■ Sprachführer für italienische Deutschlandtouristen (Teil 1): Können Sie kunststopfen?
Wer fremde Länder kennenlernen will, benötigt einen Sprachführer. Das gilt auch für Italiener, die in Deutschland Urlaub machen wollen. Wie sollen sie Auskünfte einholen und Kontakte knüpfen? Die Wahrheit untersucht die nützlichen Bücher.
Viertausend Wörter und zweitausend Redewendungen umfaßt der schmale, hellbraune Band Il tedesco per viaggiare (Edizioni Primavera; 14.000 Lire), der sich bequem in jeder Handtasche verstauen läßt. Schnell kann der italienische Tourist darin jene Fragen nachschlagen, die im deutschen Alltag nützlich sind: „Kann man eine Unterwasserjagdausrüstung mieten?“ findet sich ebenso wie „Haben Hunde Zutritt?“ oder „Können Sie mir einen Eßkorb richten lassen?“ Bei einer Autopanne empfiehlt das Werk die Redewendung „Wer kann die Spannbacken öffnen?“, nach einem Unfall die Frage „Deckt die Versicherung den Fahrer?“
Selbst kleine Beschwerden sind mit Il tedesco per viaggiare kein Problem. „In meiner Kabine geht das Bullauge nicht auf“, verwendet der italienische Besucher ebenso flüssig wie die gewöhnliche Floskel „Der Brief hat Übergewicht.“ Sobald ein Flugzeugpilot durchsagt: „Wir durchfliegen eine Turbolenzzone, in der es zu Luftlöchern kommen kann“, greift der sprachkundige Tourist beherzt zur Kotztüte – deren Erwähnung das Bändchen allerdings schamhaft vermeidet.
Überhaupt ist die Zurückhaltung im zwischenmenschlichen Bereich zu bemängeln; neue Bekanntschaften ermöglicht das Buch zum Beispiel nur mit der brachialen Wendung: „Sind Sie allein?“ Insgesamt trotzdem ein Werk, mit dem jeder Deutschlandurlaub für Besucher und Besuchte zu einem Genuß wird.
Tedesco, Manuale di conversazione (Berlitz, 11.000 Lire), der kleine Band der Sprachschule, ermöglicht eine etwas nuanciertere Kontaktpflege.

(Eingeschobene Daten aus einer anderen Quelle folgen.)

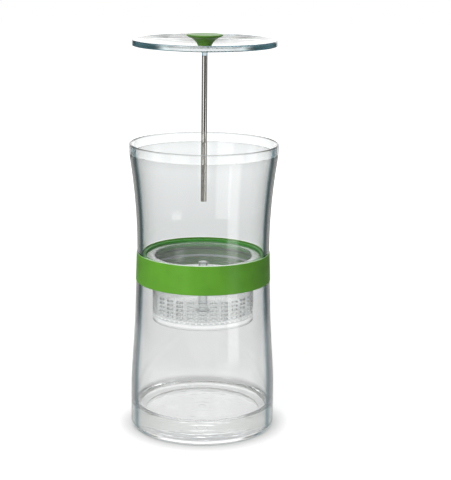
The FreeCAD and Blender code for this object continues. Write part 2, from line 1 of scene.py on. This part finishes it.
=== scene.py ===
# %% [markdown]
# # A clear herb keeper, dressed on its own solids
#
# The keeper is a tall, clear vessel in two halves with a green silicone band
# round the waist, a perforated basket inside, and a lid that lifts on a thin
# steel tube. The solids already have every true shape and size, so this
# lesson loads them first and then gives each one the finish that the real
# piece has. All lengths are metres, and +Z points up.

# %% Load the solids
import math

import bmesh
import bpy
from mathutils import Matrix, Vector

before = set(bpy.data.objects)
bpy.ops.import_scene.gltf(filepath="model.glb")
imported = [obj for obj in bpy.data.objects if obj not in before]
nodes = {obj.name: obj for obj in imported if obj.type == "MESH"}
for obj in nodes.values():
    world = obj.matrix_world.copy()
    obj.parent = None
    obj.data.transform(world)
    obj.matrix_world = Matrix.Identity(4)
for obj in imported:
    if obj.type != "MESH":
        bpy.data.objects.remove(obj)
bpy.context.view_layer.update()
MM = 0.001
print("pieces:", ", ".join(sorted(nodes)))

# %% [markdown]
# ## Four small helpers
#
# Every finish below is a small network of shader nodes. A colour is easiest
# to choose the way a paint program writes it, as sRGB hex, but a renderer
# adds and multiplies light, so the first helper gives it linear numbers. The
# second adds a node, sets it and links it, so that a finish reads as a short
# list.

# %% Helpers: a colour and a node
WHITE = (1, 1, 1, 1)


def linear(hex_colour):
    """The linear colour, with alpha, of an sRGB hex value such as "#68af3a"."""
    parts = [int(hex_colour[i:i + 2], 16) / 255 for i in (1, 3, 5)]
    parts = [p / 12.92 if p <= 0.04045 else ((p + 0.055) / 1.055) ** 2.4 for p in parts]
    return (*parts, 1.0)


def add_node(tree, kind, inputs=None, **settings):
    """Add a node, apply its settings, and set or link its inputs.

    A node given as an input means its first output.
    """
    node = tree.nodes.new("ShaderNode" + kind)
    for name, setting in settings.items():
        setattr(node, name, setting)
    for name, given in (inputs or {}).items():
        if isinstance(given, bpy.types.Node):
            given = given.outputs[0]
        if isinstance(given, bpy.types.NodeSocket):
            tree.links.new(given, node.inputs[name])
        else:
            node.inputs[name].default_value = given
    return node


print("silicone green in linear numbers:", [round(part, 3) for part in linear("#66a832")[:3]])

# %% [markdown]
# The other two start an empty material and put it all over a solid. A solid
# keeps its mesh as it is: only its list of materials changes.

# %% Helpers: a finish and its coat
def new_finish(name):
    """An empty material and its node tree."""
    finish = bpy.data.materials.new(name)
    finish.use_nodes = True
    finish.node_tree.nodes.clear()
    return finish, finish.node_tree


def coat(node_name, finish):
    """Put one finish all over a solid."""
    mesh = nodes[node_name].data
    mesh.materials.clear()
    mesh.materials.append(finish)
    print(node_name, "wears", finish.name)


# %% [markdown]
# ## The camera
#
# The keeper is seen from about a metre away and a little above the rim, with
# a long lens, so that its rings are shallow ellipses and its sides hardly
# converge. The lens is written as the length that gives 1436 pixels of focal
# length on a picture 480 pixels high, which is how a measured camera is
# usually known.

# %% Camera
FOCAL_PIXELS = 1435.86
PICTURE_HEIGHT = 480
CAMERA_PLACE = (0.01678, -1.0604, 0.3890)
CAMERA_DOWN = 12.97
CAMERA_ROLL = 0.617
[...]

So lassen sich mit einem lockeren „Wie ist die Außentemperatur?“ schnell neue Freunde finden. Und neben dem konventionellen „Darf ich Ihnen eine Zigarette anbieten?“ liest man Wendungen, die eine gewisse Direktheit spüren lassen: „Haben Sie Ihre eigene Wohnung?“ kann der italienische Tourist nach Lektüre des kleinen Büchleins ebenso fragen wie „Wohnen Sie allein?“
Daneben scheint die Stärke des Berlitz-Bandes im automobilen Bereich zu liegen. Auf 18 Seiten finden sich wichtige Bemerkungen wie „Das Kurbelwellengehäuse ist gesprungen“ oder „Die Spurstangenenden sind verschlissen“. Auch die Kenntnis von Zündkerzengewinde, Abblendschalter und Bremstrommel dürfte deutsche Tankwarte beeindrucken.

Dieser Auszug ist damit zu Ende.